Baby Yo is 7 weeks old (where has time flown?!) and I’m still breastfeeding her – hooray!  Breastfeeding is now comfortable, I’ll be honest it hurt for the first 4 weeks this time and I had at least 3 days of wanting to give it all up. Every threw suggestions at me for what was wrong, but there wasn’t anything wrong, it just..hurt. Pain, exhaustion and a hungry baby who is fussing around your nipples bringing tears to your eyes is enough to make you wonder what you are doing attempting to do this ludicrous breastfeeding thing. But sticking at it by crying to a friend that “my tits hurt” and eating my own body weight in chocolate has seen us come out of the unhappy, uncomfortable stage and I’m finally starting to enjoy being able to have cuddles with my baby daughter!

I’m still waiting for the breastfeeding makes you lose weight thing to happen, I’m sure I weigh more than I did after I first gave birth.. I find breastfeeding does make me incredibly hungry, and I know I tend to snack on whatever I can lay my hands on rather than the healthy treats I should! My back is playing up too, making moving around difficult – literally standing up from a chair reduces me to tears, this of course does not help matters of the wasitline!

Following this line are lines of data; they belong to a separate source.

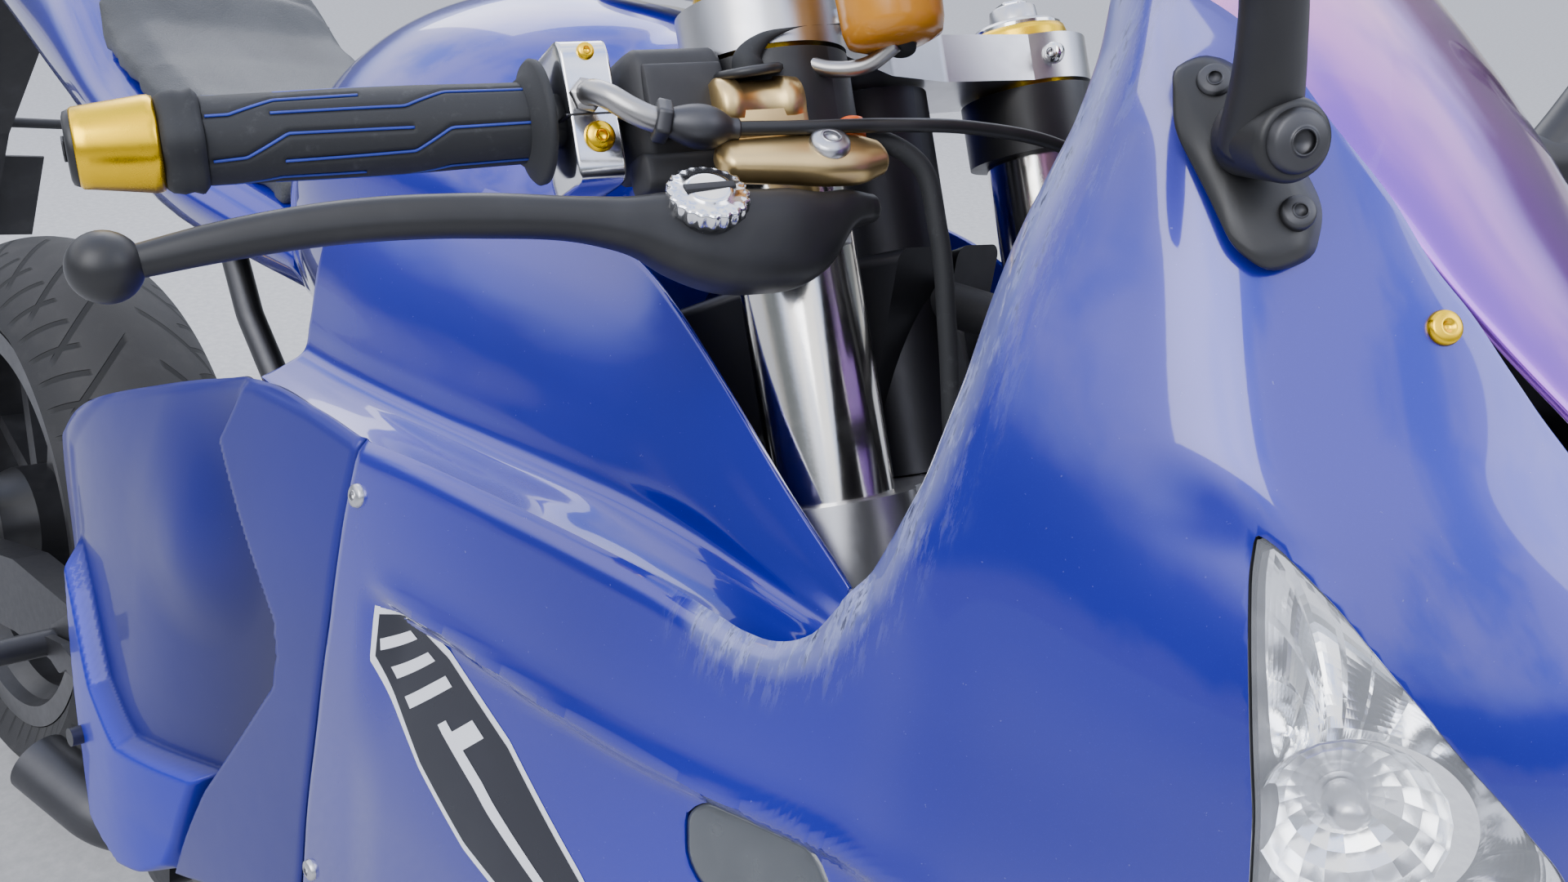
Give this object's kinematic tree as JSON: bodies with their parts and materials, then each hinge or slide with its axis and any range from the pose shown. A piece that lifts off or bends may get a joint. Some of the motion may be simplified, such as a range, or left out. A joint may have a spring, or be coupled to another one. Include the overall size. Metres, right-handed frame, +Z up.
{
  "type": "sport motorcycle",
  "caption": "Full-fairing sport motorcycle leaning on its side stand, with steering, turning wheels, a folding stand and a hinged fuel cap.",
  "frame": {"origin": "centre of the parked bike's bounding box, on the floor", "axes": "+X forward along the bike, +Y to the bike's left, +Z up; the bike leans to its left on its stand"},
  "size_m": [2.0489, 0.759, 1.1281],
  "materials": {
    "tyre": "matt black rubber, lightly scuffed",
    "rim_paint": "satin black paint",
    "disc_steel": "ground steel",
    "chain_steel": "oiled steel",
    "fork_gold": "champagne gold anodised",
    "fork_silver": "hard chromed",
    "steel": "plain steel",
    "caliper_gold": "gold anodised",
    "clamp_silver": "silver anodised",
    "black_metal": "satin black",
    "grip_rubber": "ribbed black rubber",
    "bar_end_gold": "yellow gold anodised",
    "polished_alloy": "polished",
    "black_plastic": "moulded black",
    "champagne_alloy": "champagne gold anodised",
    "reservoir_amber": "amber",
    "engine_dark": "dark grey casting",
    "frame_dark": "satin black",
    "frame_silver": "satin grey",
    "tank_blue": "glossy blue",
    "blue_paint": "glossy metallic blue",
    "dark_blue_paint": "satin dark blue",
    "seat_vinyl": "grained black vinyl",
    "red_lens": "red lens",
    "lamp_glass": "clear lens over a faceted reflector",
    "smoke_lens": "smoked lens",
    "screen_tint": "iridescent purple tint"
  },
  "bodies": {
    "chassis": {"main_frame": "frame_dark", "subframe": "frame_dark", "engine_block": "engine_dark", "radiator": "black_metal", "exhaust_pipes": "steel", "silencer": "steel", "fuel_tank": "tank_blue", "seats": "seat_vinyl", "tail_cowl": "blue_paint", "tail_light": "red_lens", "rear_fender": "black_plastic", "upper_cowl": "blue_paint", "windscreen": "screen_tint", "headlights": "lamp_glass", "side_cowls": "blue_paint", "mid_panels": "dark_blue_paint", "belly_cowl": "dark_blue_paint", "instrument_cluster": "black_plastic", "cowl_stay": "black_metal", "mirrors": "black_plastic", "front_signals": "smoke_lens", "swingarm": "frame_silver", "rear_shock": "steel", "drive_chain": "chain_steel", "rearsets": "black_metal", "rear_axle": "steel", "rear_caliper": "caliper_gold"},
    "steering": {"top_clamp": "clamp_silver", "lower_clamp": "clamp_silver", "fork_tubes": "fork_gold", "fork_legs": "fork_silver", "clip_ons": "black_metal", "grips": "grip_rubber", "bar_ends": "bar_end_gold", "throttle_housing": "polished_alloy", "switch_pods": "black_plastic", "master_cylinder": "champagne_alloy", "brake_lever": "black_metal", "clutch_perch": "black_metal", "clutch_lever": "black_metal", "fluid_reservoir": "reservoir_amber", "front_fender": "blue_paint", "front_calipers": "caliper_gold", "front_axle": "steel"},
    "front_wheel": {"front_tyre": "tyre", "front_rim": "rim_paint", "front_discs": "disc_steel"},
    "rear_wheel": {"rear_tyre": "tyre", "rear_rim": "rim_paint", "rear_disc": "disc_steel", "rear_sprocket": "disc_steel"},
    "side_stand": {"side_stand": "black_metal"},
    "fuel_cap": {"fuel_cap": "clamp_silver"}
  },
  "joints": [
    {"name": "steering_turn", "type": "hinge", "parent": "chassis", "child": "steering", "pos_m": [0.6943, -0.10552, 0.28321], "axis": [-0.4064, 0.1587, 0.8998], "range_deg": [-27, 27]},
    {"name": "front_wheel_spin", "type": "hinge", "parent": "steering", "child": "front_wheel", "pos_m": [0.72445, -0.1032, 0.29641], "axis": [0, 0.9848, -0.1736], "continuous": true},
    {"name": "rear_wheel_spin", "type": "hinge", "parent": "chassis", "child": "rear_wheel", "pos_m": [-0.65054, -0.1005, 0.31169], "axis": [0, 0.9848, -0.1736], "continuous": true},
    {"name": "side_stand_fold", "type": "hinge", "parent": "chassis", "child": "side_stand", "pos_m": [-0.06056, 0.05964, 0.22941], "axis": [0.1279, 0.9284, 0.349], "range_deg": [0, 100]},
    {"name": "fuel_cap_lid", "type": "hinge", "parent": "chassis", "child": "fuel_cap", "pos_m": [0.2997, 0.01439, 0.96328], "axis": [0, 0.9848, -0.1736], "range_deg": [0, 95]}
  ]
}
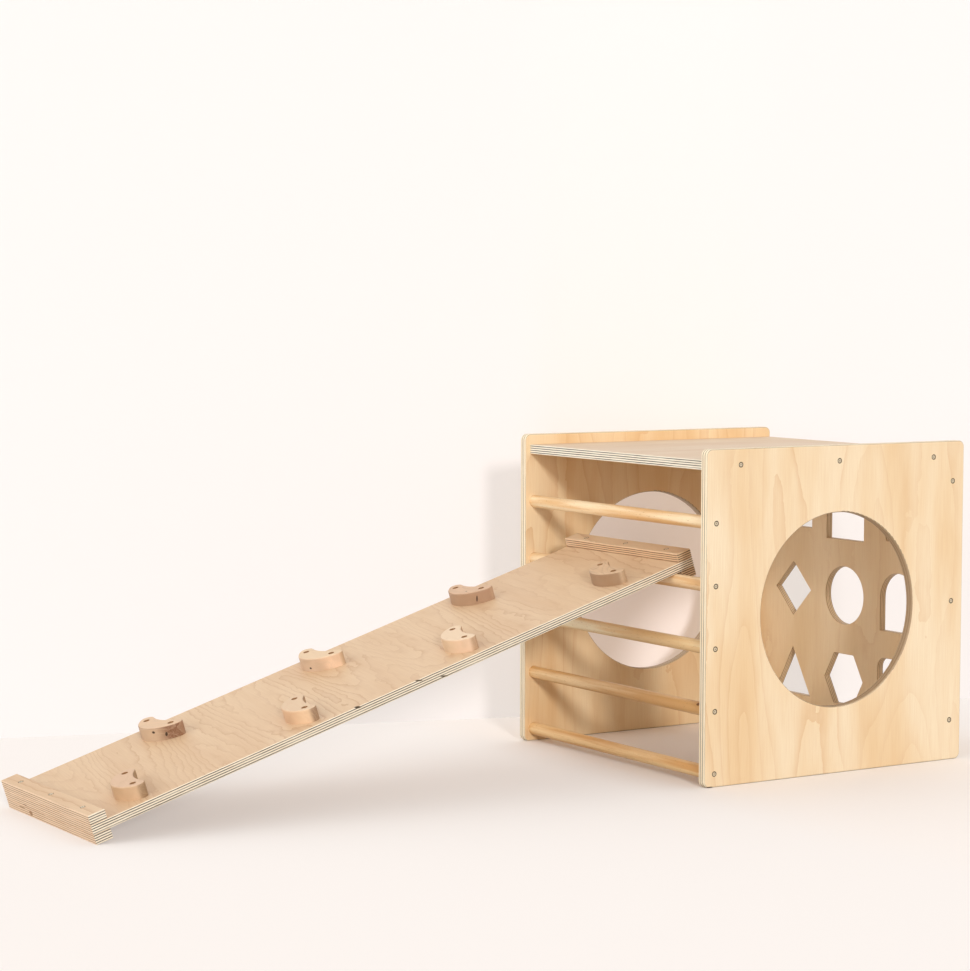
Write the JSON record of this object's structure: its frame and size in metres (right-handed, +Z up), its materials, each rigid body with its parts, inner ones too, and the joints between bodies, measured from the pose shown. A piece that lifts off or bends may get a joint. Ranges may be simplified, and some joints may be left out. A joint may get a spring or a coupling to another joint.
{
  "type": "climbing cube with ramp",
  "caption": "Wooden climbing cube with round crawl holes, a rung ladder, a shape-sorting back panel, and a ramp with kidney-shaped steps hooked over a rung.",
  "frame": {"origin": "on the floor, under the middle of the whole set's box", "axes": "+X runs along the ramp's length from its foot to the cube's back panel, +Y to the cube's left side, +Z up"},
  "size_m": [1.7252, 0.6, 0.6],
  "materials": {
    "side_ply": "clear-lacquered birch plywood, satin",
    "deck_ply": "clear-lacquered birch plywood, satin",
    "back_ply": "clear-lacquered birch plywood, satin",
    "ramp_ply": "clear-lacquered birch plywood, satin",
    "beech": "turned and sanded beech, clear satin lacquer",
    "stone_wood": "milled solid wood, clear satin lacquer",
    "screw_steel": "zinc-plated steel"
  },
  "bodies": {
    "cube": {"side_panel_right": "side_ply", "side_panel_left": "side_ply", "top_panel": "deck_ply", "back_panel": "back_ply", "rung_1": "beech", "rung_2": "beech", "rung_3": "beech", "rung_4": "beech", "rung_5": "beech", "rung_screws_right": "screw_steel", "rung_screws_left": "screw_steel", "top_panel_screws_right": "screw_steel", "top_panel_screws_left": "screw_steel", "back_panel_screws_right": "screw_steel", "back_panel_screws_left": "screw_steel"},
    "ramp": {"ramp_board": "ramp_ply", "lower_top_cleat": "ramp_ply", "lower_foot_cleat": "ramp_ply", "upper_top_cleat": "ramp_ply", "upper_hook_cleat": "ramp_ply", "climbing_stone_1": "stone_wood", "climbing_stone_2": "stone_wood", "climbing_stone_3": "stone_wood", "climbing_stone_4": "stone_wood", "climbing_stone_5": "stone_wood", "climbing_stone_6": "stone_wood", "climbing_stone_7": "stone_wood", "stone_screws": "screw_steel", "cleat_screws_lower": "screw_steel", "cleat_screws_upper": "screw_steel"}
  },
  "joints": [
    {"name": "ramp_pivot", "type": "hinge", "parent": "cube", "child": "ramp", "pos_m": [0.28462, 0, 0.35775], "axis": [0, 1, 0], "range_deg": [0, 70]}
  ]
}
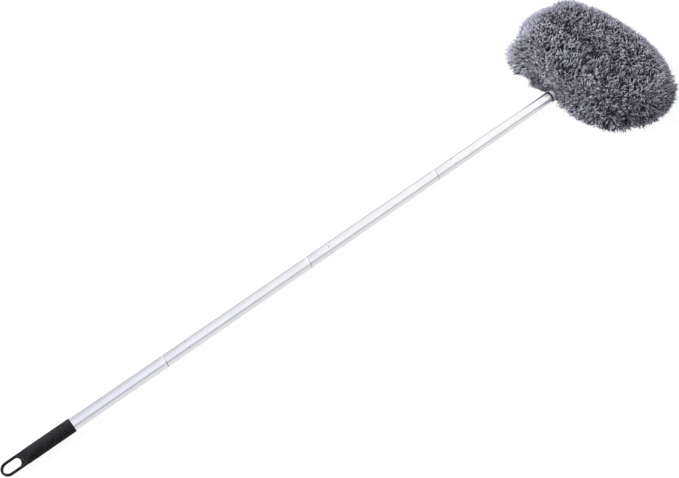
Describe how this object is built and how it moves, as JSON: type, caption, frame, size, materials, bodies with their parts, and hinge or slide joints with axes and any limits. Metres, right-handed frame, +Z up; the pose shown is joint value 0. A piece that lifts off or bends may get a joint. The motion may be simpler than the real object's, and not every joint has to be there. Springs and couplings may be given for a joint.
{
  "type": "ceiling fan duster",
  "caption": "Ceiling fan duster: a pole of screw-together aluminium tubes, a black grip with a hanging eye, and an oval ring of grey microfibre pile on a bent wire.",
  "frame": {"origin": "middle of the footprint, on the surface that the duster lies on", "axes": "+X along the pole from the grip to the head, +Z up from the surface, +Y to the side that the head leans to"},
  "size_m": [1.454, 0.3376, 0.0622],
  "materials": {
    "black_grip": "soft black sleeve with a dull mottled bloom",
    "satin_aluminium": "satin anodised tube, drawn along its length",
    "white_nylon": "plain moulded nylon",
    "black_plastic": "fine-grained moulded plastic",
    "spring_steel": "bright drawn wire",
    "grey_sheath": "soft extruded tube",
    "grey_pile": "curly cool grey microfibre pile"
  },
  "bodies": {
    "handle_section": {"handle_grip": "black_grip", "pole_tube_1": "satin_aluminium", "threaded_plug_1": "black_plastic"},
    "ring_1": {"joint_ring_1": "white_nylon"},
    "section_2": {"pole_tube_2": "satin_aluminium", "threaded_socket_2": "black_plastic", "threaded_plug_2": "black_plastic"},
    "ring_2": {"joint_ring_2": "white_nylon"},
    "section_3": {"pole_tube_3": "satin_aluminium", "threaded_socket_3": "black_plastic", "threaded_plug_3": "black_plastic"},
    "ring_3": {"joint_ring_3": "white_nylon"},
    "section_4": {"pole_tube_4": "satin_aluminium", "threaded_socket_4": "black_plastic", "threaded_plug_4": "black_plastic"},
    "ring_4": {"end_ring": "black_plastic"},
    "head": {"neck_body": "black_plastic", "neck_cover": "black_plastic", "neck_screw_1": "spring_steel", "neck_screw_2": "spring_steel", "frame_wire": "spring_steel", "frame_sheath": "grey_sheath", "pile_slice_01": "grey_pile", "pile_slice_02": "grey_pile", "pile_slice_03": "grey_pile", "pile_slice_04": "grey_pile", "pile_slice_05": "grey_pile", "pile_slice_06": "grey_pile", "pile_slice_07": "grey_pile", "pile_slice_08": "grey_pile", "pile_slice_09": "grey_pile", "pile_slice_10": "grey_pile", "pile_slice_11": "grey_pile", "pile_slice_12": "grey_pile", "pile_slice_13": "grey_pile", "pile_slice_14": "grey_pile", "sleeve_cuff": "grey_pile"}
  },
  "joints": [
    {"name": "section_2_unscrew", "type": "hinge", "parent": "handle_section", "child": "ring_1", "pos_m": [-0.427, -0.00815, 0.0122], "axis": [1, 0, 0], "range_deg": [0, 1440]},
    {"name": "section_2_draw_off", "type": "slide", "parent": "ring_1", "child": "section_2", "axis": [1, 0, 0], "range_m": [0, 0.0201]},
    {"name": "section_3_unscrew", "type": "hinge", "parent": "section_2", "child": "ring_2", "pos_m": [-0.127, -0.00815, 0.0122], "axis": [1, 0, 0], "range_deg": [0, 1440]},
    {"name": "section_3_draw_off", "type": "slide", "parent": "ring_2", "child": "section_3", "axis": [1, 0, 0], "range_m": [0, 0.0201]},
    {"name": "section_4_unscrew", "type": "hinge", "parent": "section_3", "child": "ring_3", "pos_m": [0.173, -0.00815, 0.0122], "axis": [1, 0, 0], "range_deg": [0, 1440]},
    {"name": "section_4_draw_off", "type": "slide", "parent": "ring_3", "child": "section_4", "axis": [1, 0, 0], "range_m": [0, 0.0201]},
    {"name": "head_unscrew", "type": "hinge", "parent": "section_4", "child": "ring_4", "pos_m": [0.473, -0.00815, 0.0122], "axis": [1, 0, 0], "range_deg": [0, 1440]},
    {"name": "head_draw_off", "type": "slide", "parent": "ring_4", "child": "head", "axis": [1, 0, 0], "range_m": [0, 0.0201]}
  ],
  "couplings": [
    {"joint": "section_2_draw_off", "follows": "section_2_unscrew", "m_per_rad": 0.00079577},
    {"joint": "section_3_draw_off", "follows": "section_3_unscrew", "m_per_rad": 0.00079577},
    {"joint": "section_4_draw_off", "follows": "section_4_unscrew", "m_per_rad": 0.00079577},
    {"joint": "head_draw_off", "follows": "head_unscrew", "m_per_rad": 0.00079577}
  ]
}
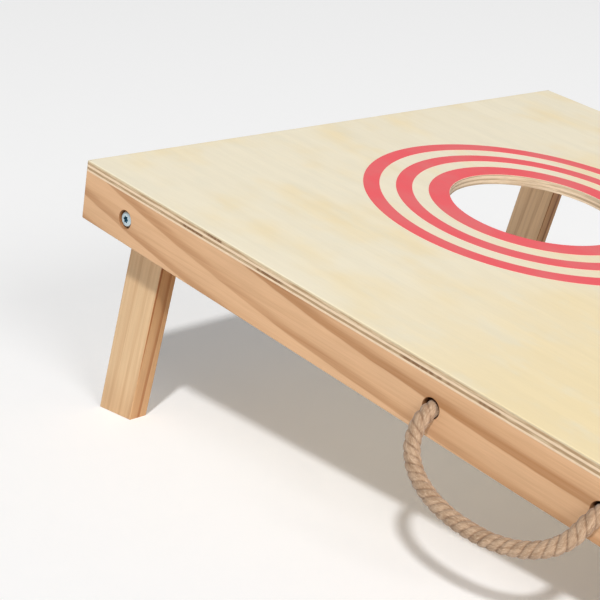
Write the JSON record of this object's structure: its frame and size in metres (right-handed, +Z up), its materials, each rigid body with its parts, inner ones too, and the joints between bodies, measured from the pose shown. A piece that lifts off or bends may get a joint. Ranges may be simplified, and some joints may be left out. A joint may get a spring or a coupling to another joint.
{
  "type": "cornhole board",
  "caption": "Sloping wooden bean bag toss board with a round bag hole, printed target rings, folding back legs and rope carrying handles.",
  "frame": {"origin": "centre of the standing board's footprint box, on the ground", "axes": "+Z up; +Y from the low front edge towards the high back edge with the bag hole and legs; +X to the right"},
  "size_m": [0.6922, 0.9294, 0.2299],
  "materials": {
    "deck_plywood": "sanded and clear matte sealed birch plywood",
    "ring_ink": "matte red screen-printed ink film",
    "rail_pine": "sanded solid pine with broad grain bands",
    "leg_pine": "sanded solid pine with straight grain",
    "dowel_beech": "plain beech",
    "screw_steel": "yellow zinc plated",
    "zinc_steel": "bright zinc plated",
    "nylon": "natural white nylon",
    "jute_rope": "three-strand twisted jute"
  },
  "bodies": {
    "frame": {"back_rail": "rail_pine", "centre_brace": "rail_pine", "deck_panel": "deck_plywood", "deck_screws": "screw_steel", "frame_dowels": "dowel_beech", "front_rail": "rail_pine", "left_lock_nut": "zinc_steel", "left_nut_insert": "nylon", "left_nut_washer": "zinc_steel", "left_pivot_bolt": "zinc_steel", "left_rail": "rail_pine", "left_rope_knots": "jute_rope", "left_spacer_washer": "nylon", "right_lock_nut": "zinc_steel", "right_nut_insert": "nylon", "right_nut_washer": "zinc_steel", "right_pivot_bolt": "zinc_steel", "right_rail": "rail_pine", "right_rope_knots": "jute_rope", "right_spacer_washer": "nylon", "target_rings": "ring_ink"},
    "left_leg": {"left_leg": "leg_pine"},
    "right_leg": {"right_leg": "leg_pine"},
    "left_handle": {"left_rope_loop": "jute_rope"},
    "right_handle": {"right_rope_loop": "jute_rope"}
  },
  "joints": [
    {"name": "left_leg_fold", "type": "hinge", "parent": "frame", "child": "left_leg", "pos_m": [-0.2653, 0.38249, 0.18978], "axis": [-1, 0, 0], "range_deg": [0, 96.3]},
    {"name": "right_leg_fold", "type": "hinge", "parent": "frame", "child": "right_leg", "pos_m": [0.2653, 0.38249, 0.18978], "axis": [-1, 0, 0], "range_deg": [0, 96.3]},
    {"name": "left_handle_swing", "type": "hinge", "parent": "frame", "child": "left_handle", "pos_m": [-0.31105, -0.01088, 0.11088], "axis": [0, 0.9803, 0.1977], "range_deg": [-35, 145], "stiffness_Nm_per_rad": 0.05},
    {"name": "right_handle_swing", "type": "hinge", "parent": "frame", "child": "right_handle", "pos_m": [0.31105, -0.01088, 0.11088], "axis": [0, -0.9803, -0.1977], "range_deg": [-35, 145], "stiffness_Nm_per_rad": 0.05}
  ]
}
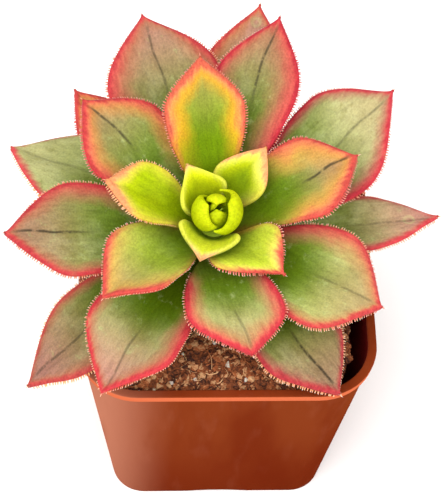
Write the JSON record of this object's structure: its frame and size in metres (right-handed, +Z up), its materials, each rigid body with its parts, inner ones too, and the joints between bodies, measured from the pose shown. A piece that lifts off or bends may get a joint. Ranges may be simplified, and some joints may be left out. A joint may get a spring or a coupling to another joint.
{
  "type": "potted aeonium",
  "caption": "Potted succulent with an open, spiralling rosette of broad toothed leaves round a small bud, on a short stem in a square tapered nursery pot.",
  "frame": {"origin": "middle of the pot's underside, on the surface that the pot stands on", "axes": "+Z up through the pot, -Y towards the pot's front, square to one of its sides"},
  "size_m": [0.0816, 0.0778, 0.088],
  "materials": {
    "pot": "satin, faintly dusty",
    "soil": "matte, fibrous",
    "stem": "matte",
    "bud_leaf": "satin",
    "inner_leaf": "satin",
    "middle_leaf": "satin",
    "outer_leaf": "satin, with a powdery bloom"
  },
  "bodies": {
    "root": {"pot": "pot", "soil": "soil", "stem": "stem", "rosette_leaf_01": "inner_leaf", "rosette_leaf_02": "inner_leaf", "rosette_leaf_03": "inner_leaf", "rosette_leaf_04": "inner_leaf", "rosette_leaf_05": "inner_leaf", "rosette_leaf_06": "middle_leaf", "rosette_leaf_07": "middle_leaf", "rosette_leaf_08": "middle_leaf", "rosette_leaf_09": "middle_leaf", "rosette_leaf_10": "middle_leaf", "rosette_leaf_11": "middle_leaf", "rosette_leaf_12": "middle_leaf", "rosette_leaf_13": "middle_leaf", "rosette_leaf_14": "outer_leaf", "rosette_leaf_15": "outer_leaf", "rosette_leaf_16": "outer_leaf", "rosette_leaf_17": "outer_leaf", "rosette_leaf_18": "outer_leaf", "rosette_leaf_19": "outer_leaf", "rosette_leaf_20": "outer_leaf", "rosette_leaf_21": "outer_leaf", "rosette_leaf_22": "outer_leaf", "bud_leaf_1": "bud_leaf", "bud_leaf_2": "bud_leaf", "bud_leaf_3": "bud_leaf", "bud_leaf_4": "bud_leaf", "bud_leaf_5": "bud_leaf"}
  },
  "joints": []
}
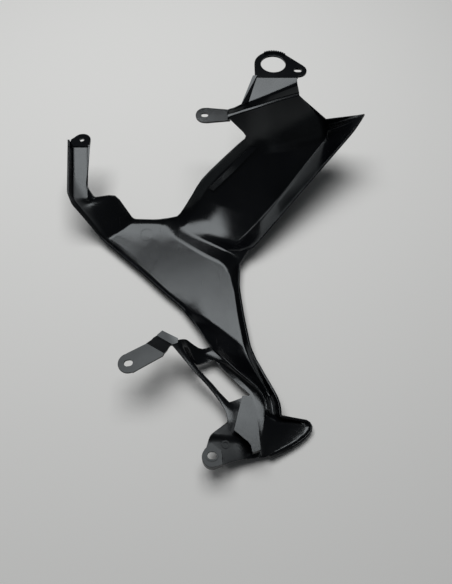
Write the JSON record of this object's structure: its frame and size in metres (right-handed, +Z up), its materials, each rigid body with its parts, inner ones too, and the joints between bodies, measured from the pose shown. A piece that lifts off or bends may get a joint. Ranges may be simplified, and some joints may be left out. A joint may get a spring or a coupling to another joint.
{
  "type": "motorcycle inner side fairing",
  "caption": "Moulded inner side fairing with a dished wing, a flat centre panel, a curved leg and foot, and slotted lugs with a ring bracket for fixing.",
  "frame": {"origin": "centre of the footprint, on the surface the part lies on", "axes": "+Z up out of the ribbed inner face, +Y from the foot to the ring bracket, +X to the tip of the wing"},
  "size_m": [0.3748, 0.4915, 0.1257],
  "materials": {
    "moulding": "satin black, grained moulding"
  },
  "bodies": {
    "root": {"fairing_panel": "moulding"}
  },
  "joints": []
}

E is being a typical 3 year old, he has started to want to play with Yo, and I have had to explain that she’s very small and she likes to watch him play. However, being 3, he doesn’t always listen, which means I have to make sure if I nip to the loo one or both of them is having to come with me.. oh the joys of parenthood! E has also started to realise he is no longer the centre of attention, he’s OK when it’s the 3 of us, but when his big brother gets home from school E plays up. I find this really tough as I want to hear about B’s school day but find myself having to referee as B tries to evade E who is hollering at B and waving his arms. I feel bad, even though I know it’s “normal” I feel as though I ought to be able to time manage myself better. I have been seriously contemplating whether breastfeeding needs to stop, so I would have more time exclusively for the older two?